Still I was limited to my single service, and the system that I work on has like 20 services. Wednesday comes, and I’m still cranking the tickets out, when I realized what I could do was create a repo with sub modules for every service. The agent works best when it can find the context it needs without being overloaded.
Thursday comes, and we’re not going to make it I’ve already put in about 40 hours. they said to lean in, so I did. After setting up my MCP servers for our ticket, documentation system, communication, and calendar systems. I told the agent to pull ALL of the tickets for the big feature we are working on, then go through our documentation and communications to look for mentions of this feature, and to turn that into design requirements, then after a Q&A session, we made a plan to implement all open tickets. my idea was that with the full context, it will be better able to perform
It worked, or at least it seemed to. I was almost embarrassed about it. I was talking to our systems architect about how everything is different, and I mentioned this branch of code. he said, ”You know what? Let’s try it“ we brought it to the team, and they figured let’s give it a shot. I hadn’t actually run the code outside of tests. So our QA team dug into it live. The first one worked. The second. The third, and on and on. We went from not going to be able to finish on time, to mostly done. We found a few small bugs, but such is the way of software, especially things as complex as this.

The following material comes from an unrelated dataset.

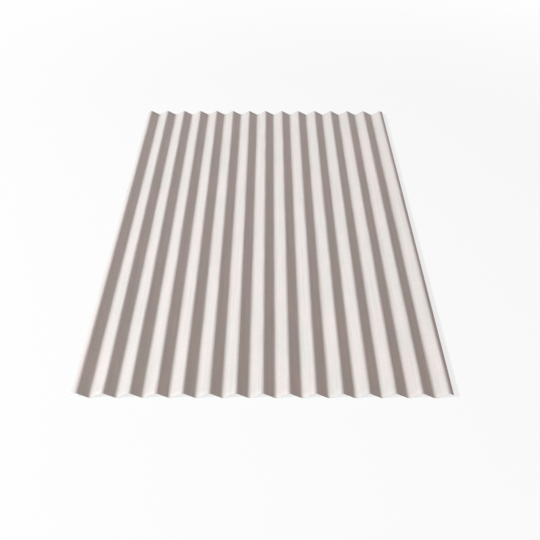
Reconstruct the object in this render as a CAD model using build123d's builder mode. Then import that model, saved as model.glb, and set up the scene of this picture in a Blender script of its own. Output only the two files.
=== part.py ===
from build123d import *
import os
from math import asin, atan2, hypot, tan

# Corrugated steel sheet, one roll-formed piece lying flat with its waves
# running along Y. X is across the waves and Z is up. The valleys stand on
# Z = 0 and the middle of the sheet is over the origin. Millimetres.

# The roll-formed wave
pitch = 76.2  # crest to crest
wave_depth = 18.0  # underside of a valley to the top of a crest
sheet_thickness = 0.6  # steel with its zinc and paint
bend_radius = 12.0  # middle of the metal, in crests and valleys alike
crest_count = 15

# The cut sheet
sheet_length = 1830.0  # along the waves
side_lip = 13.5  # past the outer crests, turned down, measured level

# Slope of the straight flanks, which run tangent from bend to bend
half_pitch = pitch / 2
middle_rise = wave_depth - sheet_thickness
centre_rise = middle_rise - 2 * bend_radius
flank_slope = asin(2 * bend_radius / hypot(half_pitch, centre_rise))
flank_slope += atan2(centre_rise, half_pitch)

# Heights where neighbouring flanks would meet if the bends were sharp
corner_rise = tan(flank_slope) * half_pitch / 2
peak_height = wave_depth / 2 + corner_rise
trough_height = wave_depth / 2 - corner_rise
lip_height = peak_height - side_lip * tan(flank_slope)

# Corners of the folded line through the middle of the metal
first_crest = -(crest_count - 1) * half_pitch
last_crest = first_crest + (crest_count - 1) * pitch
corners = [(first_crest - side_lip, lip_height)]
for crest in range(crest_count):
    crest_at = first_crest + crest * pitch
    if crest > 0:
        corners.append((crest_at - half_pitch, trough_height))
    corners.append((crest_at, peak_height))
corners.append((last_crest + side_lip, lip_height))

with BuildPart() as corrugated_sheet:
    with BuildSketch(Plane.XZ) as section:
        with BuildLine() as middle_line:
            FilletPolyline(*corners, radius=bend_radius)
        trace(line_width=sheet_thickness)
    extrude(amount=sheet_length / 2, both=True)

print("flank slope", round(flank_slope * 57.2958, 2), "degrees")
print("flat width", round(middle_line.wires()[0].length, 1), "mm")
corrugated_sheet.part.label = "corrugated_sheet"

os.makedirs("parts", exist_ok=True)
export_step(corrugated_sheet.part, "parts/corrugated_sheet.step")
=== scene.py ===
import math
import bmesh
import bpy
from mathutils import Matrix, Vector, noise


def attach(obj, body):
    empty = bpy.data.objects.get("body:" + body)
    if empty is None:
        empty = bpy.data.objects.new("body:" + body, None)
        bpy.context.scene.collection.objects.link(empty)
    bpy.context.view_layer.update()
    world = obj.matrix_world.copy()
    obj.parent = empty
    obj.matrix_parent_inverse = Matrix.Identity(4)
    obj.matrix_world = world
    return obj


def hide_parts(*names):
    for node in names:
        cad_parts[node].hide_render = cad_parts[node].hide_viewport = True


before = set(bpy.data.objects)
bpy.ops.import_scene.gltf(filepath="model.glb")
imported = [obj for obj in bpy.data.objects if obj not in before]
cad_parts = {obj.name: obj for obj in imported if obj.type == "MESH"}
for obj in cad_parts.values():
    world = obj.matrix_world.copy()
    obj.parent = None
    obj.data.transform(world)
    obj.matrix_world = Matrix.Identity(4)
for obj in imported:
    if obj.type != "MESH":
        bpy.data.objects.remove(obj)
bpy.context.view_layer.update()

print("frame loaded:", sorted(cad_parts))


def toLinear(hexCode):  # sRGB hex to the linear colour a socket takes
    parts = [int(hexCode[i:i + 2], 16) / 255 for i in (1, 3, 5)]
    straight = [p / 12.92 if p <= 0.04045 else ((p + 0.055) / 1.055) ** 2.4 for p in parts]
    return (*straight, 1.0)


def addNode(tree, kind, inputs=None, **settings):  # one node, its settings and what feeds it
    node = tree.nodes.new(kind)
    for name, value in settings.items():
        setattr(node, name, value)
    for name, value in (inputs or {}).items():
        if isinstance(value, bpy.types.Node):
            value = value.outputs[0]
        if isinstance(value, bpy.types.NodeSocket):
            tree.links.new(value, node.inputs[name])
        else:
            node.inputs[name].default_value = value
    return node


# The sheet: the frame's own wave, with finer bends, its true cut edges and the
# slight wander that rolled flanks have.
sheetShape = {
    "pitch": 0.0762,  # metres, crest to crest
    "depth": 0.018,
    "thickness": 0.0006,
    "bend": 0.012,  # radius through the middle of the metal
    "waves": 14,  # whole pitches between the outer crests
    "lip": 0.0135,  # past the outer crests
    "length": 1.83,
    "bendSteps": 5,  # edges in half a bend
    "flankCuts": 3,
    "lengthCuts": 79,
    "wander": 0.00022,  # how far a flank strays from flat
    "wanderLong": 0.19,  # length of its slow swells
    "wanderShort": 0.07,  # and of its quick ripples
    "rimRound": 0.00012,  # the shear's rolled-over edge
    "endFacing": 0.9,  # a face whose normal points this far along Y is a cut end
    "sideFacing": 0.8,  # and this far along X a cut side
}
samePoint = 1e-6  # metres, within which two points are one
pitch = sheetShape["pitch"]
halfPitch = pitch / 2
bend = sheetShape["bend"]
thickness = sheetShape["thickness"]
centreRise = sheetShape["depth"] - thickness - 2 * bend
slope = math.asin(2 * bend / math.hypot(halfPitch, centreRise)) + math.atan2(centreRise, halfPitch)
crestRadius = bend + thickness / 2  # upper face of the metal
valleyRadius = bend - thickness / 2
crestCentre = sheetShape["depth"] - crestRadius
valleyCentre = thickness + valleyRadius
nearEnd = -sheetShape["length"] / 2

# half a wave at the near end: crest bend, flank, valley bend
bm = bmesh.new()
crestTop = bm.verts.new((-halfPitch, nearEnd, sheetShape["depth"]))
crestBend = bmesh.ops.spin(
    bm, geom=[crestTop], cent=(-halfPitch, nearEnd, crestCentre), axis=(0, 1, 0),
    angle=slope, steps=sheetShape["bendSteps"], use_merge=False)
flankStart = [g for g in crestBend["geom_last"] if isinstance(g, bmesh.types.BMVert)]
flankRun = halfPitch - (crestRadius + valleyRadius) * math.sin(slope)
flank = bmesh.ops.extrude_vert_indiv(bm, verts=flankStart)
bmesh.ops.translate(bm, verts=flank["verts"], vec=(flankRun, 0, -flankRun * math.tan(slope)))
bmesh.ops.spin(
    bm, geom=flank["verts"], cent=(0, nearEnd, valleyCentre), axis=(0, 1, 0),
    angle=-slope, steps=sheetShape["bendSteps"], use_merge=False)
bmesh.ops.subdivide_edges(bm, edges=flank["edges"], cuts=sheetShape["flankCuts"])

# the other half, then wave beside wave until both side edges are passed
bmesh.ops.mirror(bm, geom=bm.verts[:] + bm.edges[:], merge_dist=samePoint, axis="X")
oneWave = bm.verts[:] + bm.edges[:]
reach = sheetShape["waves"] // 2 + 1
for step in range(1, 2 * reach):
    copy = bmesh.ops.duplicate(bm, geom=oneWave)["geom"]
    copyVerts = [g for g in copy if isinstance(g, bmesh.types.BMVert)]
    bmesh.ops.translate(bm, verts=copyVerts, vec=(step * pitch, 0, 0))
bmesh.ops.translate(bm, verts=bm.verts[:], vec=((0.5 - reach) * pitch, 0, 0))
bmesh.ops.remove_doubles(bm, verts=bm.verts[:], dist=samePoint)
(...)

My side project expanded. I created a CLI, a extension for my IDE to manage the local dev environments that could all run independently, and I made a dashboard that pulls all of my tickets, gives me a button to press that spins up an agent with special instructions. it pulls the details and writes the code, pushing it up for me to review. After that i added another button that fixes any issues that come up in review.
My work flow became
Push button
Code review
Maybe push another button
My boss said I had gone plaid. Hahahaha My dashboard became sophisticated, and my process lean. now I had a way to interact with the whole system. I had it solve big problems. Ones that would take months, solved in a day, two with QA.
I had a system to unify our teams, and to allow business analysts to contribute code.

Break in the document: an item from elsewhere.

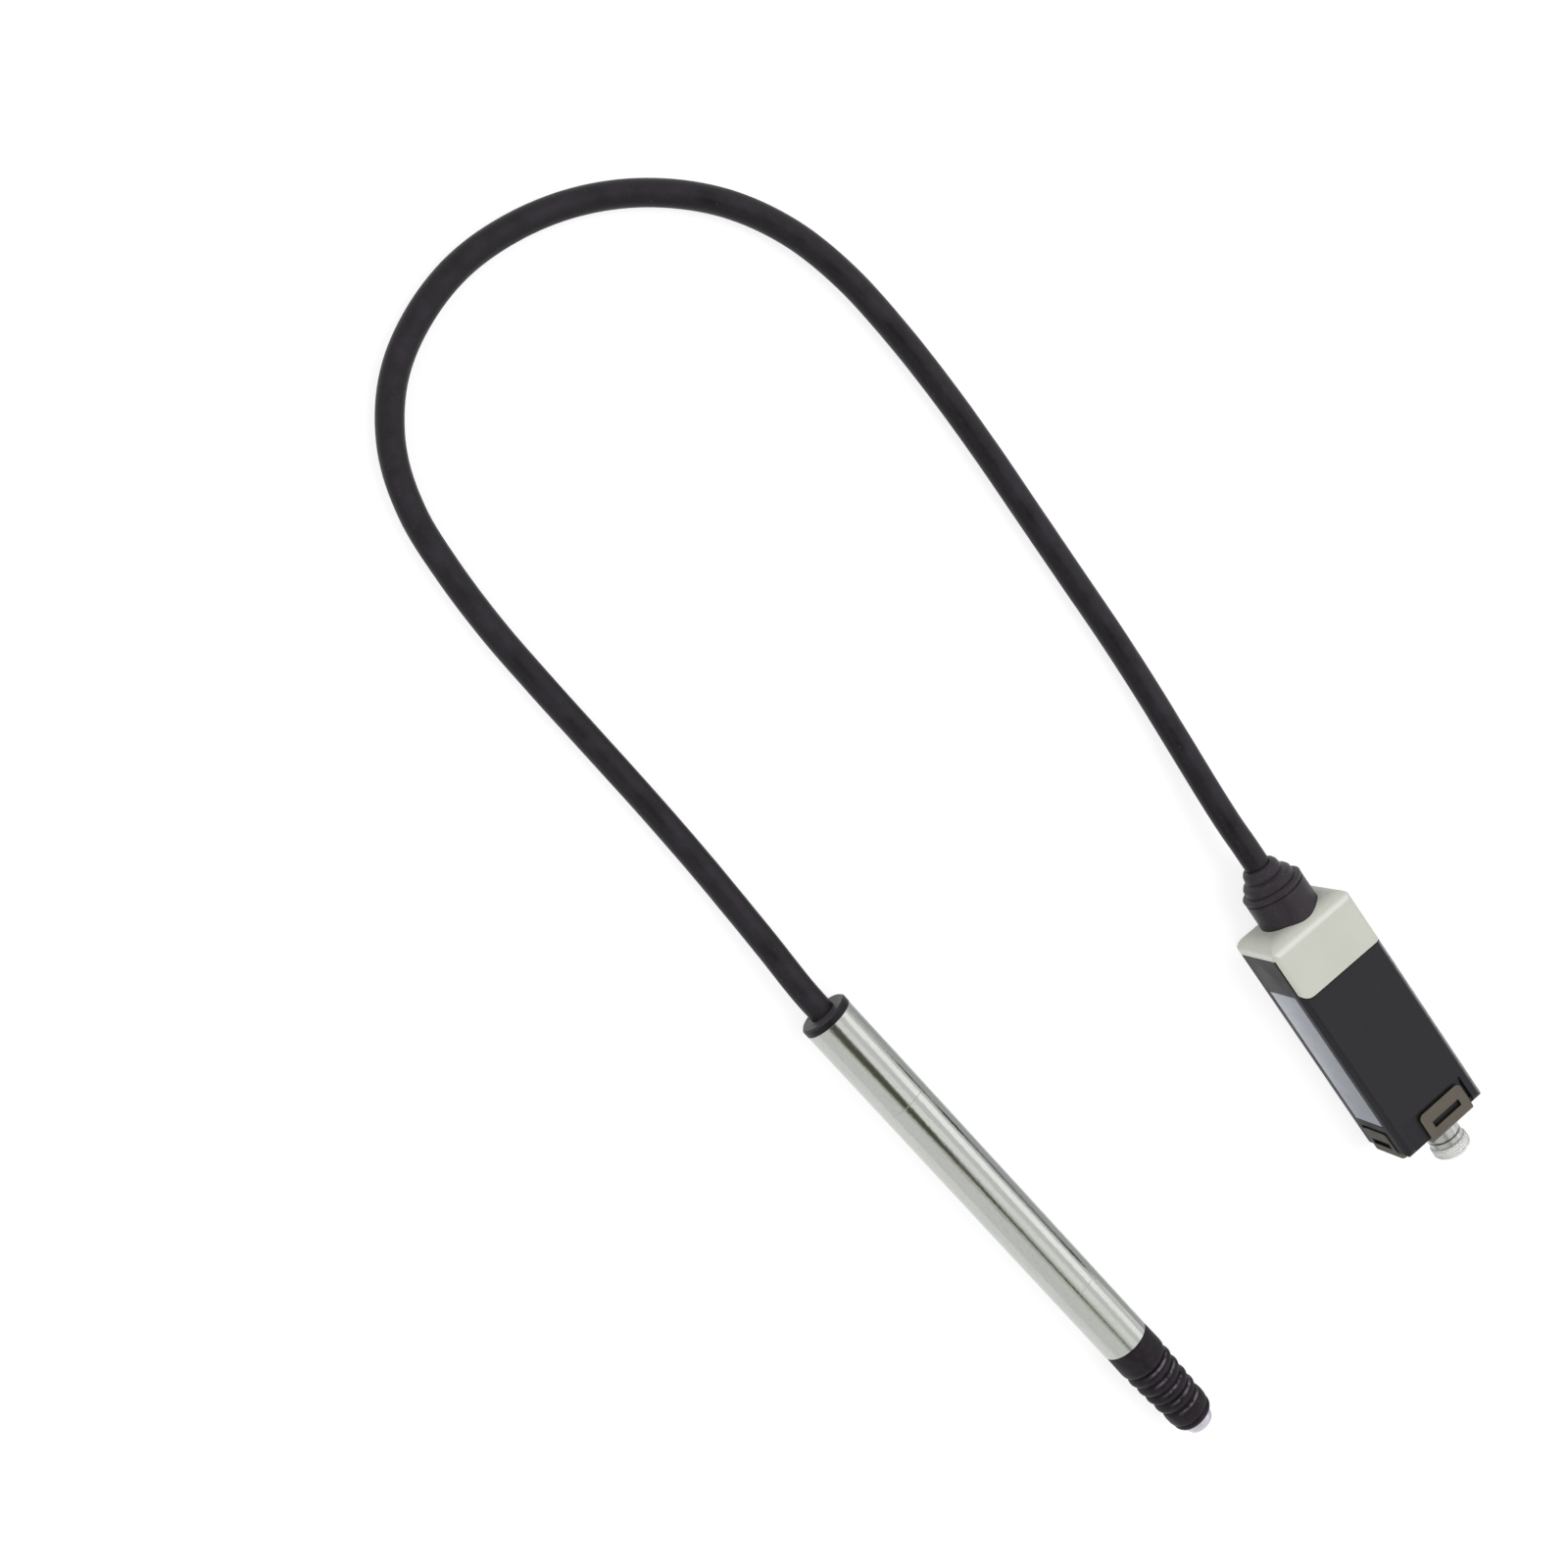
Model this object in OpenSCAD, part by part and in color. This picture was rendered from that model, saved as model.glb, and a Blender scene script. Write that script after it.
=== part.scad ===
// Pencil displacement sensor on a round steel stem, with its cable and relay box.
// The stem lies along X with the contact tip at +X, and Z is up.
// The origin is the middle of the stem's centre tube. Everything lies on the plane
// one stem radius below the origin.

/* [Stem] */
// Diameter of the steel stem
stem_d = 8; // [7.8:0.1:9]
// Wall of the stem's tubes
stem_wall = 0.6; // [0.45:0.05:0.65]
// Length of the rear sleeve
rear_len = 16.75; // [15:0.25:24]
// Length of the centre tube
tube_len = 40; // [38:1:56]
// Length of the nose sleeve
nose_len = 12.5; // [12:0.5:18]
// Length of the spigots that join the three tubes
spigot_len = 2.5; // [2:0.25:3]
// Wall of the rear spigot
spigot_wall = 0.6; // [0.4:0.05:0.8]
// Bevel where two tubes meet
seam_bevel = 0.06; // [0.02:0.02:0.2]
// Clearance between pieces that are pressed or screwed together
seat_gap = 0.02; // [0.01:0.01:0.04]

/* [Spindle] */
// Diameter of the sliding spindle
spindle_d = 3; // [2.6:0.1:3.2]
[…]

Today, a week later than when I started the project, I talked to two directors and I blew their socks off. We’re talking about doing something like this for the entire company, and I talked about automating the two buttons. It was a big win. I know I have a big raise coming. It’s likely not enough considering my impact.
I went out with friends, and AI came up. they’re pretty sure it’s going to lead to disaster. My general P(Doom) is about 60%. As I was leaving, I had the thought, Am I profiting off of human suffering? I’m proliferating these systems in more places, and my project will mean we are over-staffed at work. It kind of overwhelmed me.
Am I the baddie?
Did the roads get constructed?
I think it might be more accurate to say you’re an efficient component in Moloch’s machine.

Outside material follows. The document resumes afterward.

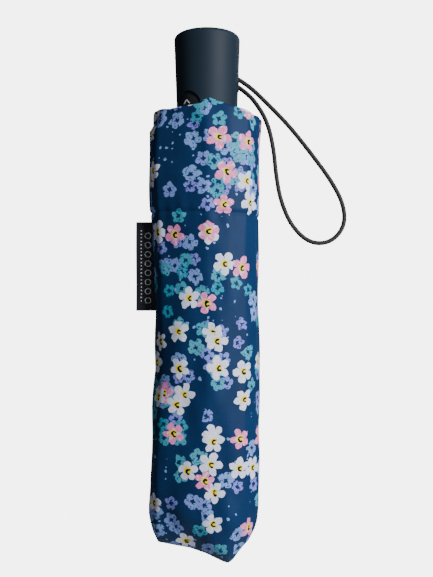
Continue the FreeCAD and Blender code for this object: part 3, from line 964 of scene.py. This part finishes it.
tiePoints, tieUv = tieSurface()
tie = addGrid("canopy_tie_band", tiePoints, tieUv, closed=True)
tieWall = tie.modifiers.new("wall", "SOLIDIFY")
tieWall.thickness = tiePlan["wall"] / 1000
tieWall.offset = -1.0
tie.data.materials.append(clothPrint)
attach(tie, "upper_shaft")
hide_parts("canopy_tie")
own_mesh(tie)
print("furled canopy made")

# canopy cloth that lies between the ribs when open, built folded back onto narrow strips along the furled
# ribs
fanPlan = {
    "stripWidth": 6.5,
    "overlap": 2.4,
    "spread": 179.0,
    "azimuthEnd": 180.3,
    "columns": 181,
    "rows": 42,
    "wall": 0.3,
    "liftShare": 1.05,
    "goreSag": 0.010,
    "halfGore": 22.5,
    "flatness": 0.5,
    "scallop": 0.035,
    "scallopFrom": 330.0,
    "rim": 480.4,
    # radius and height of the ribs' line over the crown's pivot when open, mm
    "ribLine": [(0.0, 0.0), (8.9, 0.0), (163.884, 30.796), (316.66, 90.552), (480.4, 190.85),
                (600.0, 264.0)],
    # radius and how far the cloth lies off the ribs' line there, mm
    "lift": [(0, 5.1), (10.6, 5.1), (18, 3.2), (30, 2.0), (163.9, 1.8), (316.7, 3.4), (480.4, 1.8),
             (600, 1.8)],
    "openZ": -585.5,
    # name: (inner and outer radius, turn, pivot when furled, pivot when open, rib body)
    "bands": {
        "inner": (7.0, 163.9, 78.0, (8.9, -250.5), (8.9, -585.5), "top_rib"),
        "middle": (163.9, 316.7, -110.0, (11.0, -92.5), (163.884, -554.704), "middle_rib"),
        "outer": (316.7, 480.4, 58.0, (14.9, -256.5), (316.660, -494.948), "outer_rib"),
    },
    "sides": {"front": (1, 0.0), "back": (5, 180.0)},
}


def fanSurface(near, far, turn, furledPivot, openPivot):
    # the open cloth over half the canopy, folded back onto a narrow strip along its rib
    plan = fanPlan
    rows = plan["rows"]
    azimuth = np.linspace(0.0, plan["azimuthEnd"], plan["columns"])[:, None]
    fromMiddle = np.radians(np.mod(azimuth, 2 * plan["halfGore"]) - plan["halfGore"])
    ribRadius = np.linspace(near, far, rows)[None, :]
    chord = math.cos(math.radians(plan["halfGore"])) / np.cos(fromMiddle)
    chord = 1 - (1 - chord) * plan["flatness"]
    middle = 1 - (fromMiddle / math.radians(plan["halfGore"])) ** 2
    edge = smoothStep(ribRadius, plan["scallopFrom"], plan["rim"]) * plan["scallop"] * middle
    radius = ribRadius * chord * (1 - edge)
    height = table(ribRadius, plan["ribLine"]) - table(ribRadius, plan["lift"]) * plan["liftShare"]
    sag = plan["goreSag"] * ribRadius * (1 - chord)
    height = np.broadcast_to(height, radius.shape) - sag + plan["openZ"]
    # find how far across the strip each azimuth lies
    y = np.linspace(0, plan["stripWidth"] + plan["overlap"], 3000)
    weight = smoothStep(y, 0, plan["stripWidth"])
    across = np.empty_like(radius)
    for row in range(rows):
        r = radius[:, row].mean()
        reached = weight * plan["spread"] + np.degrees(np.arcsin(np.clip(y / r, -1, 1)))
        across[:, row] = np.interp(azimuth[:, 0], reached, y)
    inPlane = np.sqrt(np.maximum(radius ** 2 - across ** 2, 0))
    dx, dz = inPlane - openPivot[0], height - openPivot[1]
    back = math.radians(-turn)
    x = furledPivot[0] + dx * math.cos(back) + dz * math.sin(back)
    z = furledPivot[1] - dx * math.sin(back) + dz * math.cos(back)
    wide = np.radians(azimuth)
    uv = np.stack([radius * np.cos(wide), radius * np.sin(wide)], -1) / 1000
    return np.stack([x, across, z], -1) / 1000, uv


for sideName, (ribNumber, sideTurn) in fanPlan["sides"].items():
    for bandName, (near, far, turn, furledPivot, openPivot, ribBody) in fanPlan["bands"].items():
        fanPoints, fanUv = fanSurface(near, far, turn, furledPivot, openPivot)
        sign = 1.0 if sideTurn == 0 else -1.0
        fanPoints = fanPoints * np.array([sign, sign, 1.0])
        nodeName = "canopy_panel_%s_%s" % (sideName, bandName)
        fan = addGrid("canopy_%s_%s_cloth" % (sideName, bandName), fanPoints, fanUv * sign)
        fanWall = fan.modifiers.new("wall", "SOLIDIFY")
        fanWall.thickness = fanPlan["wall"] / 1000
        fanWall.offset = 0.0
        fan.data.materials.append(clothPrint)
        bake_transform(fan)
        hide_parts(nodeName)

# floor, world and lights
stagePlan = {
    "floorZ": -0.96,
    "floorSize": 1.7,
    "floorGlow": 2.2,
    "background": 5.5,
    "ambient": 0.08,
    # name, place, target, width, height, watts
    "lights": [
        ("key", (0.60, -0.64, 0.08), (0.0, 0.0, -0.14), 0.36, 0.60, 17.0),
        ("fill", (-0.75, -0.55, 0.20), (0.0, 0.0, -0.15), 0.50, 0.50, 0.4),
        ("back", (0.30, 0.80, 0.55), (0.0, 0.0, -0.25), 0.60, 0.60, 6.0),
    ],
}

floorHalf = stagePlan["floorSize"] / 2
floorCorners = np.array([(-1, -1, 0), (1, -1, 0), (1, 1, 0), (-1, 1, 0)]) * floorHalf
floorCorners[:, 2] = stagePlan["floorZ"]
floor = addMesh("floor", floorCorners, np.array([[0, 1, 2, 3]]))
floorPaint, _, floorShader = newMaterial("floor_paint", Roughness=0.8)
floorShader.inputs["Base Color"].default_value = (0.80, 0.80, 0.80, 1.0)
floorTree = floorPaint.node_tree
floorGlow = floorTree.nodes.new("ShaderNodeEmission")  # seen by the camera only, so it lights nothing
floorRays = floorTree.nodes.new("ShaderNodeLightPath")
floorSeen = mathNode(floorTree, "MULTIPLY", floorRays.outputs["Is Camera Ray"], stagePlan["floorGlow"])
floorTree.links.new(floorSeen, floorGlow.inputs["Strength"])
floorSum = floorTree.nodes.new("ShaderNodeAddShader")
floorTree.links.new(floorShader.outputs[0], floorSum.inputs[0])
floorTree.links.new(floorGlow.outputs[0], floorSum.inputs[1])
floorClear = floorTree.nodes.new("ShaderNodeBsdfTransparent")  # clear from below
floorSides = floorTree.nodes.new("ShaderNodeMixShader")
floorFace = floorTree.nodes.new("ShaderNodeNewGeometry")
floorTree.links.new(floorFace.outputs["Backfacing"], floorSides.inputs[0])
floorTree.links.new(floorSum.outputs[0], floorSides.inputs[1])
floorTree.links.new(floorClear.outputs[0], floorSides.inputs[2])
floorTree.links.new(floorSides.outputs[0], floorTree.nodes["Material Output"].inputs["Surface"])
floor.data.materials.append(floorPaint)

world = bpy.data.worlds.new("studio")
world.use_nodes = True
bpy.context.scene.world = world
worldTree = world.node_tree
surroundings = worldTree.nodes["Background"]
seen = worldTree.nodes.new("ShaderNodeBackground")
mixer = worldTree.nodes.new("ShaderNodeMixShader")
rays = worldTree.nodes.new("ShaderNodeLightPath")
surroundings.inputs["Color"].default_value = (0.95, 0.97, 1.0, 1.0)
surroundings.inputs["Strength"].default_value = stagePlan["ambient"]
seen.inputs["Color"].default_value = (1.0, 1.0, 1.0, 1.0)
seen.inputs["Strength"].default_value = stagePlan["background"]
worldTree.links.new(rays.outputs["Is Camera Ray"], mixer.inputs[0])
worldTree.links.new(surroundings.outputs[0], mixer.inputs[1])
worldTree.links.new(seen.outputs[0], mixer.inputs[2])
worldTree.links.new(mixer.outputs[0], worldTree.nodes["World Output"].inputs["Surface"])

for lightName, place, target, width, height, power in stagePlan["lights"]:
    lightData = bpy.data.lights.new(lightName, "AREA")
    lightData.shape = "RECTANGLE"
    lightData.size, lightData.size_y = width, height
    lightData.energy = power
    light = bpy.data.objects.new(lightName, lightData)
    bpy.context.scene.collection.objects.link(light)
    light.location = place
    light.rotation_euler = (Vector(target) - Vector(place)).to_track_quat("-Z", "Y").to_euler()
print("stage made")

But if you care about how things like gradual disempowerment play out, then I think the “baddie / goodie / pawn-of-Moloch” framing is probably not very useful. It might be worth instead thinking more concretely, about things like
How much are my actions contributing to speeding up human disempowerment? [1]
How could I keep my job (or whatever) while contributing as little as possible to various bad things?
Who are the relevant actors I would need to coordinate with, in order to slow things down? What, concretely, is stopping me from coordinating with them, and how could I fix that?
What other important considerations are there, besides “speeding up adoption of AI / replacement of humans”?
What could I do to offset harms I cause?
accounting for the other actors in the Molochian race
You’re not, in my opinion. The opposite. We should have more people like you.
One of the big problem with AI is slowness of diffusion. It leads to a societal-wide lack of situational awareness. “AI is just talk and hype, no big deal, we can’t even see it in the GDP/employment numbers !”
Yes, it would be better if we could get that societal-wide situational awareness by anticipating what AI is likely to bring, instead of “fuck around and find out” approach. It won’t happen. Therefore, we do need as fast diffusion as possible.
Well, if you use AI to write closed source software, you don’t know how much of AI-written code is open source code with the license washed off. So to that extent yeah, you might be the baddie and the only excuse is that a lot of people are doing the same. In my projects there’s zero lines of AI-written code.
Strong-upvoted for asking the right questions.
The transition will happen with or without your help.
But speeding it up locally is going to cost people jobs a little sooner.
I think things would go a little better if people in your position sandbagged a bit. But it won’t make much difference.
Yeah. I think that is where I’m landing. I’ve been going hard for the last two weeks, with not enough sleep. It just hit me once I had time to slow down.